* **Input rows**:

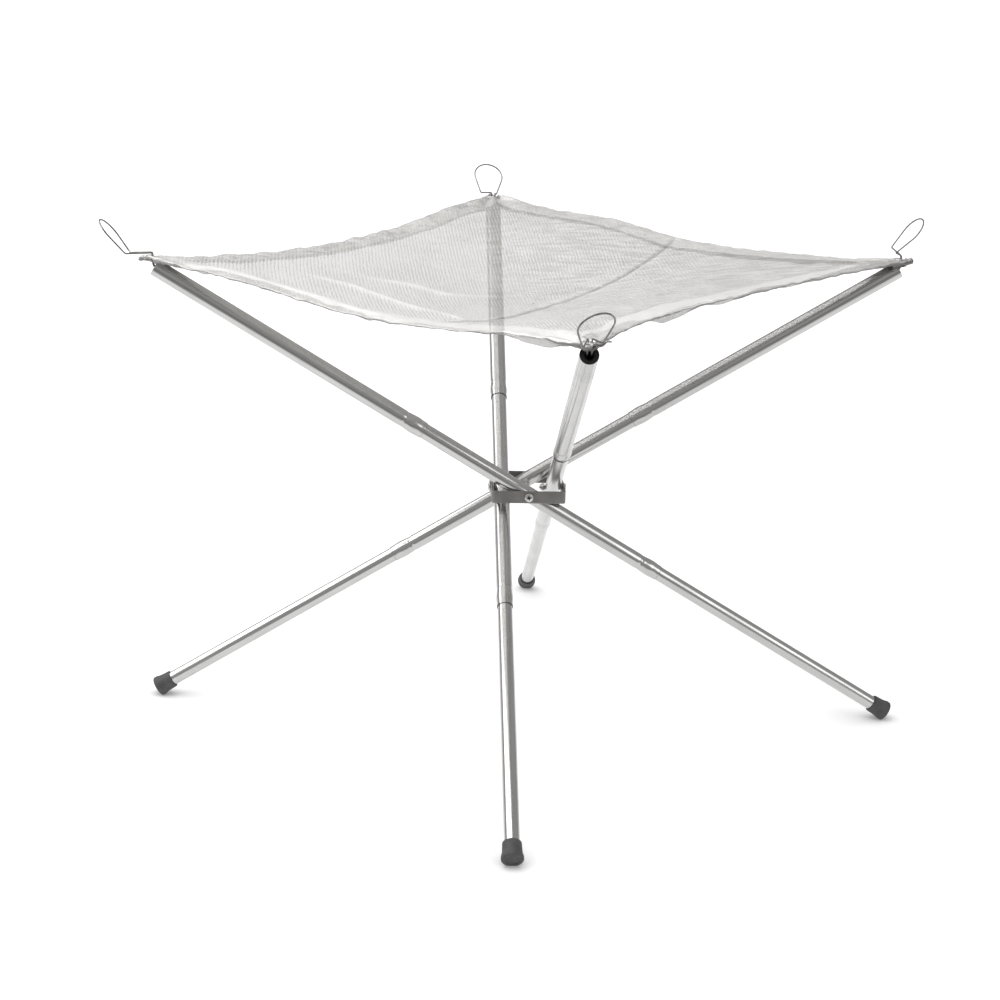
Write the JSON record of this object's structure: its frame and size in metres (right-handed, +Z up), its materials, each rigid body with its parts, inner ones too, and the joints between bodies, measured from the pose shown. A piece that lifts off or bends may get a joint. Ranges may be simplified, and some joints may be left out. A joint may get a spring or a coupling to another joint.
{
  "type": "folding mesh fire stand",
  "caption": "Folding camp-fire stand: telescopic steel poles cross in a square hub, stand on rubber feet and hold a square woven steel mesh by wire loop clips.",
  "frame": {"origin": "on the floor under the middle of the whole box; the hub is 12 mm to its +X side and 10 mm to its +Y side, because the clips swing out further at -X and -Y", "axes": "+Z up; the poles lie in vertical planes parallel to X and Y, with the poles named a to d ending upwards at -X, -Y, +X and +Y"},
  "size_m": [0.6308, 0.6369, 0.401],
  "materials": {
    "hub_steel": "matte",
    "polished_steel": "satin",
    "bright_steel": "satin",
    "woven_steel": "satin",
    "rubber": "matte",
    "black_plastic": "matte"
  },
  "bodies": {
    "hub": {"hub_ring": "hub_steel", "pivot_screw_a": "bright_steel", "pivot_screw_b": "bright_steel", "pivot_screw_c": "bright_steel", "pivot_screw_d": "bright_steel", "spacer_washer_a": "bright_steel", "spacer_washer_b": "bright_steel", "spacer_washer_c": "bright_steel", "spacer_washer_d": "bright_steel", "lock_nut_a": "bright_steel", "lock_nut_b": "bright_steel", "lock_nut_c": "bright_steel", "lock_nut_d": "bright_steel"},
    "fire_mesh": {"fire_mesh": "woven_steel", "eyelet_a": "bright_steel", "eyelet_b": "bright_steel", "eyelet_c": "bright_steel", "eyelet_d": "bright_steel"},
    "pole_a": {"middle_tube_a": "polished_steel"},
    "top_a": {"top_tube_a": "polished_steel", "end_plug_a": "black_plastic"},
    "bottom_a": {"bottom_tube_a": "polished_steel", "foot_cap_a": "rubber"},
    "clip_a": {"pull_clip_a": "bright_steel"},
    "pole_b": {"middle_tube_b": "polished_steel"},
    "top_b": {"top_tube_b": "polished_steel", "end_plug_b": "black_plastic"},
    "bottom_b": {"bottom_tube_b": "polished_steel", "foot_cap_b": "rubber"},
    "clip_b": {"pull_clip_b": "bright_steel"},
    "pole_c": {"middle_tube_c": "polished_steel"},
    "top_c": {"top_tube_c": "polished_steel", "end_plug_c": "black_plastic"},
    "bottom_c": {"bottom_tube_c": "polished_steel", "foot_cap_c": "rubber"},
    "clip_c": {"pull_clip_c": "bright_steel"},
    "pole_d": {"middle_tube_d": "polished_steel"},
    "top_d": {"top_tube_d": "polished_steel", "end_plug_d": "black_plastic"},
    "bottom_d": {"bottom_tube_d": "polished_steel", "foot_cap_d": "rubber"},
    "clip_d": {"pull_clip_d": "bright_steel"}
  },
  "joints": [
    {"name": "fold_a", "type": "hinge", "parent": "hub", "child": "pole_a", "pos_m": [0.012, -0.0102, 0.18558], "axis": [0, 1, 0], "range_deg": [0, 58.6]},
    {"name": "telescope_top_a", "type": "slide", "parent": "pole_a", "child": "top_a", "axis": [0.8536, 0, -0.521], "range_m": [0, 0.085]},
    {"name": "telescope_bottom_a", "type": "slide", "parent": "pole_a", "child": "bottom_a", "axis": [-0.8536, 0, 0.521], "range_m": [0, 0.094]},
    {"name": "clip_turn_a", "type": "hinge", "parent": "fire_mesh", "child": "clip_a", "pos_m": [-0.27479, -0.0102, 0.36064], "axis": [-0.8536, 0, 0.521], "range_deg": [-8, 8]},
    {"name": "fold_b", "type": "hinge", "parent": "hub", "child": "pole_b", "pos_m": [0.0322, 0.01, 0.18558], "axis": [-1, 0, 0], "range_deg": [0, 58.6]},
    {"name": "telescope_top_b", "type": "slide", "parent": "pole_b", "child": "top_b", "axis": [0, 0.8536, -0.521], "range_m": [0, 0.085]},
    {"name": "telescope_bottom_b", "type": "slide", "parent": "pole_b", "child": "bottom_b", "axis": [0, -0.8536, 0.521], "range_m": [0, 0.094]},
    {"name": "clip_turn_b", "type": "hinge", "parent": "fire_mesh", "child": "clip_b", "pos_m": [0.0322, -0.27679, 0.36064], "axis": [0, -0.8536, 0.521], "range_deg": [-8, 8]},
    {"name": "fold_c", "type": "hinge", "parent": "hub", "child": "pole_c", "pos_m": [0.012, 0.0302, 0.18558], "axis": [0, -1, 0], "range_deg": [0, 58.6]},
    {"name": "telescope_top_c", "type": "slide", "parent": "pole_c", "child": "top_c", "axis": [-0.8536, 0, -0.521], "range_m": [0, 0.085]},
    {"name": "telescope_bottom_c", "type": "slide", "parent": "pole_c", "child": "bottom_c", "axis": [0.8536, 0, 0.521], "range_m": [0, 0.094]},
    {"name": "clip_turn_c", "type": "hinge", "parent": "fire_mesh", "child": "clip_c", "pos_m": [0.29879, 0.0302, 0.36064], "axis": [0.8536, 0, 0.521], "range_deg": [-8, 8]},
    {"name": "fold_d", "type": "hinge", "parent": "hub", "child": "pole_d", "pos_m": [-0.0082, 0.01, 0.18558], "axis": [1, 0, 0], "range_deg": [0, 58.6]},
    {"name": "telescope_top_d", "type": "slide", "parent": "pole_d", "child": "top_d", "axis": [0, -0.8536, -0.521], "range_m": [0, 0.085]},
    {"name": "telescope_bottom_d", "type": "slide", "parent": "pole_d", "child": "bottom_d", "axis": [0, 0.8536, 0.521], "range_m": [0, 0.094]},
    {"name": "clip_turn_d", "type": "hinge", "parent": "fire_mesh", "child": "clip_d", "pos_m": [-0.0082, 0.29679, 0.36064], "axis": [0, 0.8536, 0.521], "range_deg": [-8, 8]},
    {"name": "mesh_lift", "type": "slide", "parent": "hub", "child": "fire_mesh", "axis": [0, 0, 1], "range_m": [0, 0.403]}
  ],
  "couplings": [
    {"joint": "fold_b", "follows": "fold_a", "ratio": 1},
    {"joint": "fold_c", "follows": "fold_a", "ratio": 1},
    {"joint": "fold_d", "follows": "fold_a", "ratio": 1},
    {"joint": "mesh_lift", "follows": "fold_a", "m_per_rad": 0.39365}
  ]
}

--

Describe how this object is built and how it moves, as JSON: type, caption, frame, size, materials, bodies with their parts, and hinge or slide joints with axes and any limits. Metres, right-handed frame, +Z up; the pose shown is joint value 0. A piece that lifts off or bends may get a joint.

--

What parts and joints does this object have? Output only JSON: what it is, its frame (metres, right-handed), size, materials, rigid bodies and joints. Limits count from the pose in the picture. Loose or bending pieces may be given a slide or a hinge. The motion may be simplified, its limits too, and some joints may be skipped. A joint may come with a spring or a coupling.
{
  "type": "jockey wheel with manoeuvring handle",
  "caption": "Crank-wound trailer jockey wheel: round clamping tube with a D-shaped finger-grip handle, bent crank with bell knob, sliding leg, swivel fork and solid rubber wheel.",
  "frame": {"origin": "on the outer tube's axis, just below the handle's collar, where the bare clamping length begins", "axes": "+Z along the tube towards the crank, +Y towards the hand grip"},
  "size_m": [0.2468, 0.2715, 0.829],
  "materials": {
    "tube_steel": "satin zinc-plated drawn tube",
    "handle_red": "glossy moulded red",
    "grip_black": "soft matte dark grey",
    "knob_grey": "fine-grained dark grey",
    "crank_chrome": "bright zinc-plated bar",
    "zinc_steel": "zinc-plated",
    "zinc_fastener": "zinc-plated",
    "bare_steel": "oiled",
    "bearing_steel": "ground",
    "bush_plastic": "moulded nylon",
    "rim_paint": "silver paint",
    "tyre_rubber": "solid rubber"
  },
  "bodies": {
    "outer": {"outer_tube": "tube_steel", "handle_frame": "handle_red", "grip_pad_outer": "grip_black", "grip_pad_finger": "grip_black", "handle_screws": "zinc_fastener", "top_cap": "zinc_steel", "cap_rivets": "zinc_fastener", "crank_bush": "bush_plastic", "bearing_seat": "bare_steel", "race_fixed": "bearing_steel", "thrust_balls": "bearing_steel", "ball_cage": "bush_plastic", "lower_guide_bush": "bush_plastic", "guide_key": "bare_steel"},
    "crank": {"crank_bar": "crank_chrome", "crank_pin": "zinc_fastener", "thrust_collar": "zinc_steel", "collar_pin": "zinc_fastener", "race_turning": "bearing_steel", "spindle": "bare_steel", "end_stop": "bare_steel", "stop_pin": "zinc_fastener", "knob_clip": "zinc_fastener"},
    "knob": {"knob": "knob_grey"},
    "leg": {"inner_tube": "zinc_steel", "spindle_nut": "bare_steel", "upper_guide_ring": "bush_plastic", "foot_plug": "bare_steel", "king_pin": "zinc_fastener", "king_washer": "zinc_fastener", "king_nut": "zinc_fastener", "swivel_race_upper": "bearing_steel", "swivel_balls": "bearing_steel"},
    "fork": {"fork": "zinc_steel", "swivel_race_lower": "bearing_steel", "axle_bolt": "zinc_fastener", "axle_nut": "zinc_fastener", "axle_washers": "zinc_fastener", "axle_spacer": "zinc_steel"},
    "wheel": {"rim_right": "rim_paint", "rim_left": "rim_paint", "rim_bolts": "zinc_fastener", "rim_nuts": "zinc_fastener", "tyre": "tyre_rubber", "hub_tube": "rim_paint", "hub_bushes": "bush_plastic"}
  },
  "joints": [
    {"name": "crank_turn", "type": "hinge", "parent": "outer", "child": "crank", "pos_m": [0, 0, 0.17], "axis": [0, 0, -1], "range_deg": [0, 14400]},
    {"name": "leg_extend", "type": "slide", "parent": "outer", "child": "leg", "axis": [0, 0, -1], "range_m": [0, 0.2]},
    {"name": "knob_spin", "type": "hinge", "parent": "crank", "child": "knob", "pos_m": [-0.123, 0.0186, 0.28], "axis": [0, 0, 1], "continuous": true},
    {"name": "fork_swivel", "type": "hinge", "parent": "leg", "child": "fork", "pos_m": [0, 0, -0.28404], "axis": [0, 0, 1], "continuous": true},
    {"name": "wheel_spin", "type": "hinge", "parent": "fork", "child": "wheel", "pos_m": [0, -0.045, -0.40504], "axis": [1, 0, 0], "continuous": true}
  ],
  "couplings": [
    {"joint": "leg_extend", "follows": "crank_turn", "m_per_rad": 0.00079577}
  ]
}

* **Short problem**: Count the lines in the records above that hold the word "rigid", and give only that number.

* **Answer to this task**: 2